[Start SOURCE RECORDS]
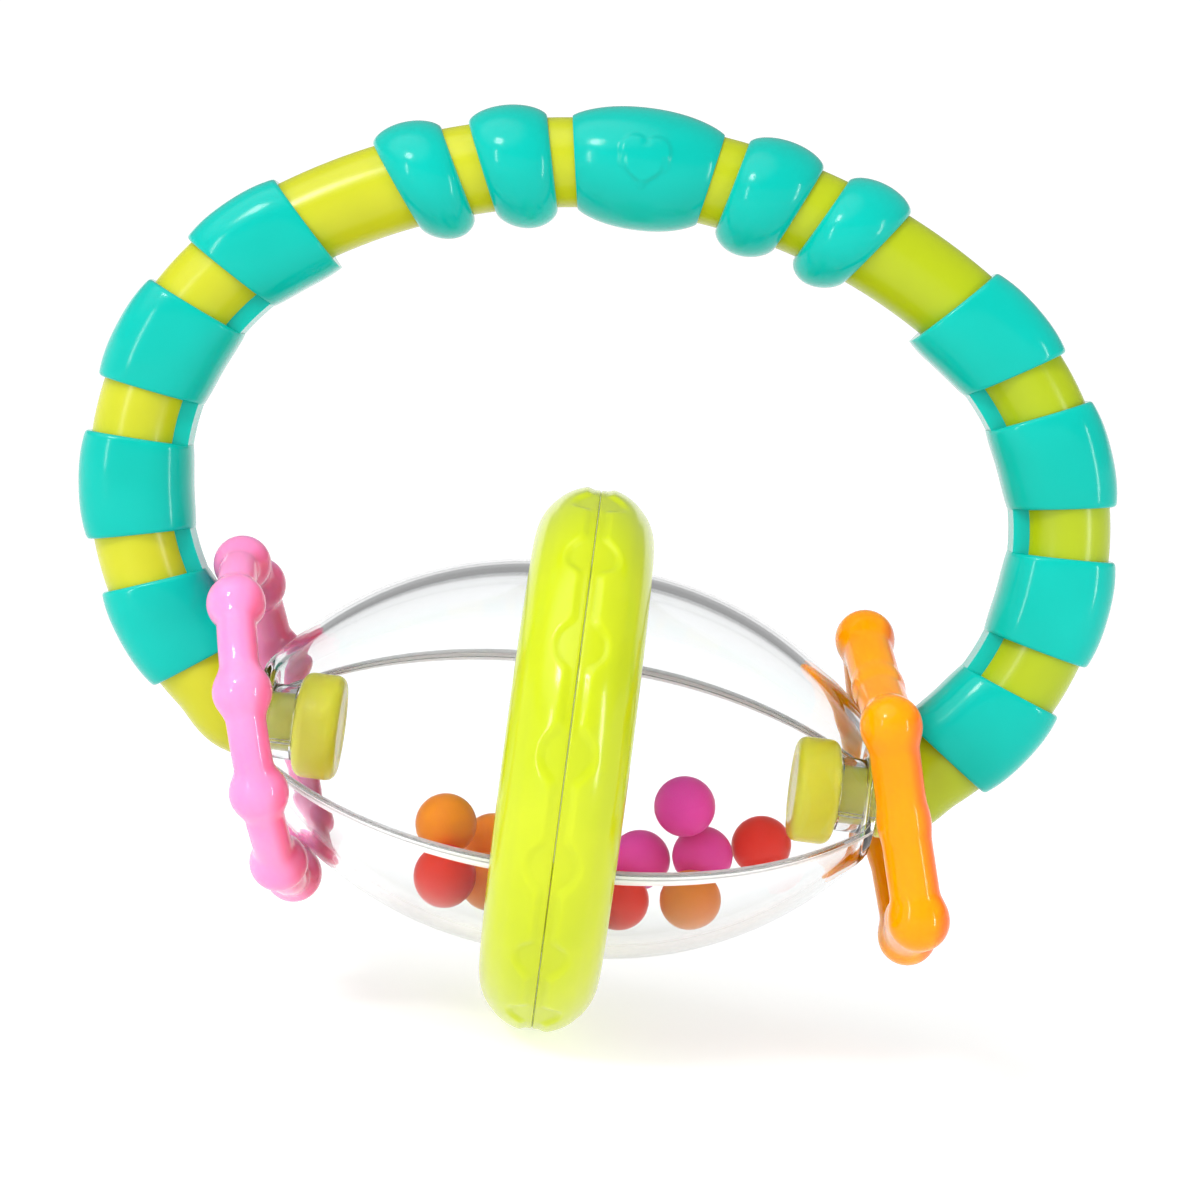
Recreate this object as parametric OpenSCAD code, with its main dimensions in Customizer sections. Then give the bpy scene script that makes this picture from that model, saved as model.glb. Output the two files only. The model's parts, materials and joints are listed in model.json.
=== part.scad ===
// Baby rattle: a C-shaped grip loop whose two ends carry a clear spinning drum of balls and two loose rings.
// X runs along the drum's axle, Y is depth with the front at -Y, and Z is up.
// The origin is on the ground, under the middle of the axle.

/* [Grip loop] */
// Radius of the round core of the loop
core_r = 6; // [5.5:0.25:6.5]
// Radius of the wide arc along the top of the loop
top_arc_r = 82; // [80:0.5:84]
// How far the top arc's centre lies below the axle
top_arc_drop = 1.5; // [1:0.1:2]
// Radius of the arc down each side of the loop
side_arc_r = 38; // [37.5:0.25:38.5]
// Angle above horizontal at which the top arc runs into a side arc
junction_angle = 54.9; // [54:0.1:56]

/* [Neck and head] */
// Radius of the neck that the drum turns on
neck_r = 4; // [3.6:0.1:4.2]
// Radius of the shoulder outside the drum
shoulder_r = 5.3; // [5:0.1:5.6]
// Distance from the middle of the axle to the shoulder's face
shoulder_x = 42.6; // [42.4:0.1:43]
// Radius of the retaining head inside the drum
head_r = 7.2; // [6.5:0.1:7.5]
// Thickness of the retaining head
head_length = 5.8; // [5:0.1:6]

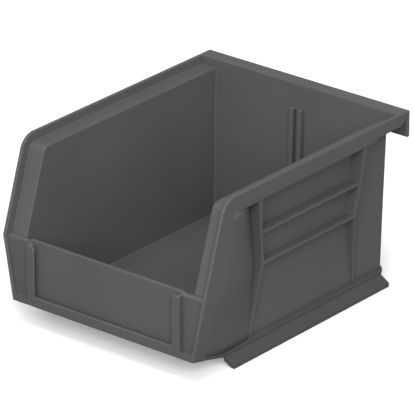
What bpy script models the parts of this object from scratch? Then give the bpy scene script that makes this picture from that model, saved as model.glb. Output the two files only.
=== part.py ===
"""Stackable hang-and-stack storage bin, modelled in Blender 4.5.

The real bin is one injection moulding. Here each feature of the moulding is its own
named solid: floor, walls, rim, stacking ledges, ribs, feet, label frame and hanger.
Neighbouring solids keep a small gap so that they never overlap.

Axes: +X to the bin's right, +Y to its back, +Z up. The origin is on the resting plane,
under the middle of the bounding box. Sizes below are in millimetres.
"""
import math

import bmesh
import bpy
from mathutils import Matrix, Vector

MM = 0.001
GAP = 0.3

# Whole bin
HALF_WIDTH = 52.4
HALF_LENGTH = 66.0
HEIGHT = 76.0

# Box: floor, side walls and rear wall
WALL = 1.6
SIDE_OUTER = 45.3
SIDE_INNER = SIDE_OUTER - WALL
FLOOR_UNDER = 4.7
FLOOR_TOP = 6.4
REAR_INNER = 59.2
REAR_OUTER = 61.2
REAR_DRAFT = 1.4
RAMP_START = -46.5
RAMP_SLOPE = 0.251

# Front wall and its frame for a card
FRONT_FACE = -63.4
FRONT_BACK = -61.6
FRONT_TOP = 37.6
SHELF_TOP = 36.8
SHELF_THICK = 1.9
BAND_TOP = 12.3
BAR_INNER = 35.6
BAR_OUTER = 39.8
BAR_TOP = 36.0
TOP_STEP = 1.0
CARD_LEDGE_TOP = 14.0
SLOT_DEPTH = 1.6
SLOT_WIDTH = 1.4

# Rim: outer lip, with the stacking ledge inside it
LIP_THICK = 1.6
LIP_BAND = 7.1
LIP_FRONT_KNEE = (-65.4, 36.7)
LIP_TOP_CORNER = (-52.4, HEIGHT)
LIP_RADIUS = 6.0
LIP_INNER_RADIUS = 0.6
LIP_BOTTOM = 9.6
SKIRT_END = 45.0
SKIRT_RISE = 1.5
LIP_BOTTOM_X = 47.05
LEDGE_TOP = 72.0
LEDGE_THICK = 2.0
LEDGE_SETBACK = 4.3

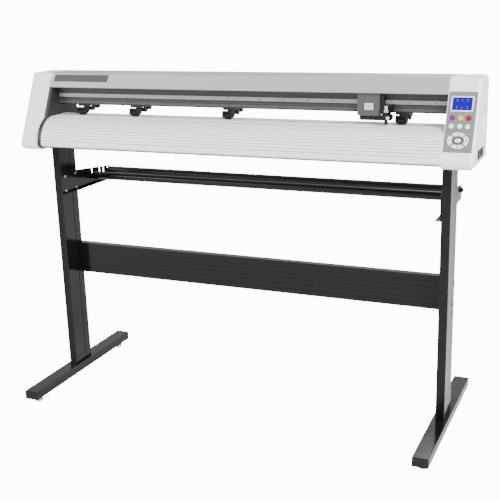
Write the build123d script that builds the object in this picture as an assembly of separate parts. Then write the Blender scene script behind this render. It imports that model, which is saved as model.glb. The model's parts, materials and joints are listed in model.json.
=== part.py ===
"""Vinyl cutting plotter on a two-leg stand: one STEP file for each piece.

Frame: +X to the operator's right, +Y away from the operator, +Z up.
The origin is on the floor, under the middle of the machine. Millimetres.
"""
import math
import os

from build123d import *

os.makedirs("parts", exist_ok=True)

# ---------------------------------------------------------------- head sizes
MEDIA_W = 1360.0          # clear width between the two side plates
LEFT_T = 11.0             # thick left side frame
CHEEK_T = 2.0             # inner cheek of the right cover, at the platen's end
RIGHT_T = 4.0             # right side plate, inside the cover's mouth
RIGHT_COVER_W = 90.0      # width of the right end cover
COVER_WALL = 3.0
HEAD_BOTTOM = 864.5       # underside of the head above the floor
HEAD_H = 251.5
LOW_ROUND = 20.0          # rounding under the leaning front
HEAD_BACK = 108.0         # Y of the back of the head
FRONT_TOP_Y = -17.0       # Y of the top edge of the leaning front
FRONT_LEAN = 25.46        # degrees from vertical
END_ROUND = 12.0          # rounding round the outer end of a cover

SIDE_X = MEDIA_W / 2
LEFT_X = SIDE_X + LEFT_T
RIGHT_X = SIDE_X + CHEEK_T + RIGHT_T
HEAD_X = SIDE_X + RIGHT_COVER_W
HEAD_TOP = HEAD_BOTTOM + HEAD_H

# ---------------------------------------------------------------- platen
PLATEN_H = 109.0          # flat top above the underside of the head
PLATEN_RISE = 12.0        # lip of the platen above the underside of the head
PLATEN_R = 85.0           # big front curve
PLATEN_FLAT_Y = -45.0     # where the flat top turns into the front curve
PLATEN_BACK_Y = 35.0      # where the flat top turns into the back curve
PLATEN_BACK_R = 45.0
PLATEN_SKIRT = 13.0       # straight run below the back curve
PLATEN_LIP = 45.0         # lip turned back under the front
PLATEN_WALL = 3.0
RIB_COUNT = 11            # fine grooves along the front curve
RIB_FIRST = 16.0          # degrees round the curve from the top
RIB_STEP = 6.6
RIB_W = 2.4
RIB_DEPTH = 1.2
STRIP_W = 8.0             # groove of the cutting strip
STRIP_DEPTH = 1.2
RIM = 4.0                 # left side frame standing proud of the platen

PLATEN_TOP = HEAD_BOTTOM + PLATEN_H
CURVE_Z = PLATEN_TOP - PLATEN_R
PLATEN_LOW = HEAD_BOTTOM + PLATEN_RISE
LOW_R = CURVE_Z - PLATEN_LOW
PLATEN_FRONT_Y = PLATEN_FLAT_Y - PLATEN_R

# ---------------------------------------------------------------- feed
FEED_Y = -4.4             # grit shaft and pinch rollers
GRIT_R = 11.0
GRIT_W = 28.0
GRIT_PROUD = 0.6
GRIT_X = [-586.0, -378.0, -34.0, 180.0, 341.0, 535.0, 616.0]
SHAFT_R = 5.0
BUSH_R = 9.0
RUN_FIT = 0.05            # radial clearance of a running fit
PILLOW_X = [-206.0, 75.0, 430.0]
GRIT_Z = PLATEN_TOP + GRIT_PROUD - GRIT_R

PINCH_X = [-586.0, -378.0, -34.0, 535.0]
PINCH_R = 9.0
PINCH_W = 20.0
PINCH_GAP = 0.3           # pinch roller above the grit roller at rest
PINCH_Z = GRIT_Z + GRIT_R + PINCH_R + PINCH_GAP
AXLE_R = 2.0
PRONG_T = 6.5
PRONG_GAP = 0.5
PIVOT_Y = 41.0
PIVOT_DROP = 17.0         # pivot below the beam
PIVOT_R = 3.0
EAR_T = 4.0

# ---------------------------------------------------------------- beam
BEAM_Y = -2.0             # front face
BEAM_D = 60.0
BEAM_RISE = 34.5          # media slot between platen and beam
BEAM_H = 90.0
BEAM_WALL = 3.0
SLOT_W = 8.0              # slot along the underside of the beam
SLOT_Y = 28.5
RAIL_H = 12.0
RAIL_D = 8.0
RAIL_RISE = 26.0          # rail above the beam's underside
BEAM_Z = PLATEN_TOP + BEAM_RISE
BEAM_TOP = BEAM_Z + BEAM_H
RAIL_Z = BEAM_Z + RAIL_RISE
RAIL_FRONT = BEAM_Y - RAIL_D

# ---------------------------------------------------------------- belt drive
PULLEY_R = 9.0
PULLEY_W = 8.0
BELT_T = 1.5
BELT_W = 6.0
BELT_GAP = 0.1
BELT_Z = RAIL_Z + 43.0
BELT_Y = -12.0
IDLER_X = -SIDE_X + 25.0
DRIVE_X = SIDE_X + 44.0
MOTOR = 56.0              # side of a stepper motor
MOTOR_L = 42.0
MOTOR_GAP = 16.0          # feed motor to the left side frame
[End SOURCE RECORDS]
**WRITTEN TASK**:
Scan the material above for the string "listed" and return the lines that hold it.

**FINAL RESULT**:
Recreate this object as parametric OpenSCAD code, with its main dimensions in Customizer sections. Then give the bpy scene script that makes this picture from that model, saved as model.glb. Output the two files only. The model's parts, materials and joints are listed in model.json.
Write the build123d script that builds the object in this picture as an assembly of separate parts. Then write the Blender scene script behind this render. It imports that model, which is saved as model.glb. The model's parts, materials and joints are listed in model.json.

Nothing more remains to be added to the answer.